1.It's not doing what I expect.

2.Is it intentional behavior or a bug?

3. Let's ask on github/reddit etc

With Special:

1. It is not doing what I expect

2. Is this a spec issue or code issue?

3. Let's check spec.

4a. "Working as specified". Shit. Hope spec improves in future versions

4b. It is not working as spec says. Let's file a bug on tsc.

And that is the difference.

Still doesn’t seem like much a difference. If you run into 4a you still file an issue somewhere.
The real rub is in step 4: it is not always easy to determine what the spec means. And then you're basically back to "let's ask on github/reddit etc."
Just because the comprehensiveness of something is on a spectrum is not a reason to just not bother and have none at all.

Also, when done well a spec is a great way to learn & understand the language too. http://golang.org/ref/spec is so much more usable than Typescript's docs.

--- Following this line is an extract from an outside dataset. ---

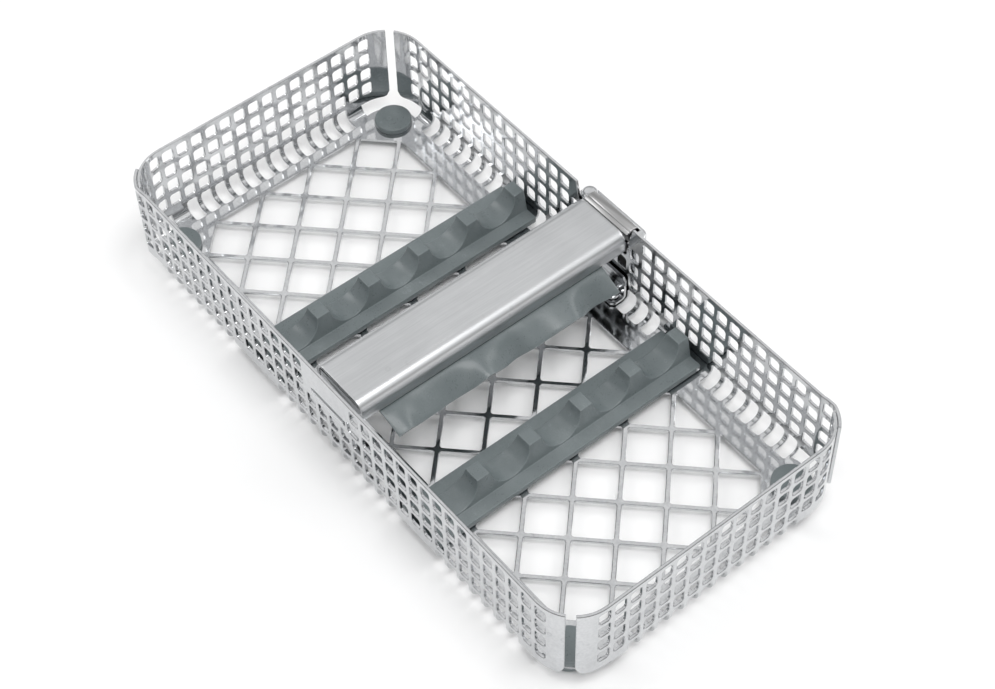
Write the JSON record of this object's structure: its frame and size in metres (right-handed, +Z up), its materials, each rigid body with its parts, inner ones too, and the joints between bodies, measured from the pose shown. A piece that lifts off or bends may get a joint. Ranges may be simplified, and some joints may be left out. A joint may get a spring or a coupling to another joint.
{
  "type": "instrument tray",
  "caption": "Perforated stainless wash tray for hand instruments with silicone racks, silicone feet and a hinged, latched hold-down bar over a silicone flap.",
  "frame": {"origin": "centre of the overall box in plan, at the underside of the feet", "axes": "+X along the tray, +Y across it towards the latch, +Z up"},
  "size_m": [0.184, 0.0966, 0.031],
  "materials": {
    "polished_steel": "mirror polished, perforated sheet",
    "brushed_steel": "fine brushed along the bar",
    "spring_steel": "satin spring strip",
    "silicone": "satin moulded silicone, blue-grey"
  },
  "bodies": {
    "basket": {"floor_panel": "polished_steel", "near_wall": "polished_steel", "far_wall": "polished_steel", "left_end_wall": "polished_steel", "right_end_wall": "polished_steel", "left_corner_wrap": "polished_steel", "right_corner_wrap": "polished_steel", "rear_wing_left": "polished_steel", "rear_wing_far": "polished_steel", "front_wing_near": "polished_steel", "front_wing_right": "polished_steel", "foot_rear_left": "silicone", "foot_rear_right": "silicone", "foot_front_left": "silicone", "foot_front_right": "silicone", "latch_housing": "polished_steel", "latch_bracket": "polished_steel", "latch_rivet_left": "polished_steel", "latch_rivet_right": "polished_steel"},
    "bar": {"clamp_bar": "brushed_steel", "bar_hinge_plate": "brushed_steel", "bar_latch_plate": "brushed_steel", "hold_flap": "silicone", "flap_strip": "brushed_steel", "flap_stud_near": "brushed_steel", "flap_stud_middle": "brushed_steel", "flap_stud_far": "brushed_steel"},
    "latch": {"latch_leaf": "spring_steel"},
    "left_rack": {"rack_left": "silicone"},
    "right_rack": {"rack_right": "silicone"}
  },
  "joints": [
    {"name": "bar_swing", "type": "hinge", "parent": "basket", "child": "bar", "pos_m": [0, -0.04635, 0.0215], "axis": [1, 0, 0], "range_deg": [0, 20]},
    {"name": "latch_flex", "type": "hinge", "parent": "basket", "child": "latch", "pos_m": [0, 0.0441, 0.0104], "axis": [-1, 0, 0], "range_deg": [0, 4.5], "stiffness_Nm_per_rad": 0.4},
    {"name": "rack_left_lift", "type": "slide", "parent": "basket", "child": "left_rack", "axis": [0, 0, 1], "range_m": [0, 0.03]},
    {"name": "rack_right_lift", "type": "slide", "parent": "basket", "child": "right_rack", "axis": [0, 0, 1], "range_m": [0, 0.03]}
  ]
}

I agree that specifications are useful. I also think they're often presented as a panacea. It is important to acknowledge that they're a tool, with pros and cons, like any tool. The existence of a specification does not immediately mean that any and all ambiguities are resolved.
If an implementation isn't doing what you expect, is it just an issue with that single implementation? A problem with all implementations? A problem with what you expect? If another implementation does do what you expect is it correct or just lucky?

A spec resolves such discrepancies. Indeed, the spec may be where the problem is, but once the spec is corrected then implementations know what they must do. Absent of a spec, who knows?